05 Jan Don’t Panic! Practical Tips For End Of Year Analytics
Okay, here we go, it’s about to get a little nerdy in here. This blog is mainly aimed at services marketing world, particularly to the architectural/engineering/construction industry. But don’t let that stop you from reading, there some good nuggets here for everyone.
Marketing analytics is a powerful tool when planning a strategic path for your firm. Seeing it’s the end of the year, and time to run our marketing analytics, here are some of guidelines that I hope will be helpful.
Statistics can be a wormhole. If you are a data nerd like me, it’s good to stay clear on what data is really needed to make strategic decisions, and what data might just be “interesting to know.” Unfortunately, I consistently fail on this basic rule…but you know what they say, knowledge is power!
Like any good data-driven initiative, the most important thing is consistency. Statistically, everything should work out if you use the same kind of data. Statistics and analytics are complex, below are some simple ideas that might help your process.
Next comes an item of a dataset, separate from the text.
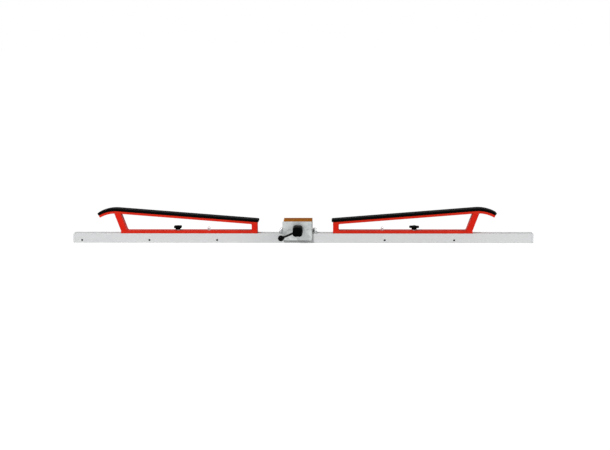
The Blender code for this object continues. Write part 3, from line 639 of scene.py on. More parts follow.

1. Money in and money out. When comparing resources your firm spent on initiatives, I only look at real dollars coming in and going out. For money coming in, this is net revenue brought in from a project (take out monies distributed to vendors and other external expenses). Money going out should be hourly rate (not billable) – your HR cost need to go into it’s own HR bucket. It’ll make the numbers cleaner and more reliable.
Sample go/no go. The 7% represents the max number we were still able to recoup marketing costs through project fees. Anything else would be a loss. These percentages will change depending on your firm.
2. Include marketing staff salaries. It’s not uncommon for me to hear my clients say about marketing time: “it’s all overhead so it doesn’t matter.” To be frank, it does if you want to be strategic about your marketing dollars. You’ll want to understand how you are spending time so you can better plan and strategic choices for the following year.
3. Break it down. After you collect your data, look at all elements. In addition to general costs for pursuits, try breaking out per phase (research, proposal, interview, etc.). This will help establish costs for future go/no go’s. For marketers and owners, this kind of data comes in handy when someone in the room tries to convince you the pursuit will only be $10,000 when the three previous similar projects cost about $50,000. I’m not trying to be a dream killer here, but in my experience numbers don’t lie. And, I totally get it, statistics aren’t everything.
4. Break it down, again. One more level, the “general marketing” number. First thing, marketing departments, if you haven’t taken back this number, now is the time. Next, break down costs into buckets like business development, awards, photography, conferences, etc. Then you can plan your budgets based on the strategic plan (or just what you think is probably, loosely, the strategic plan). Repeat this mantra, “pie charts are my friend.” If your accounting systems haven’t been set up for this yet, no problem – set things up now for 2017.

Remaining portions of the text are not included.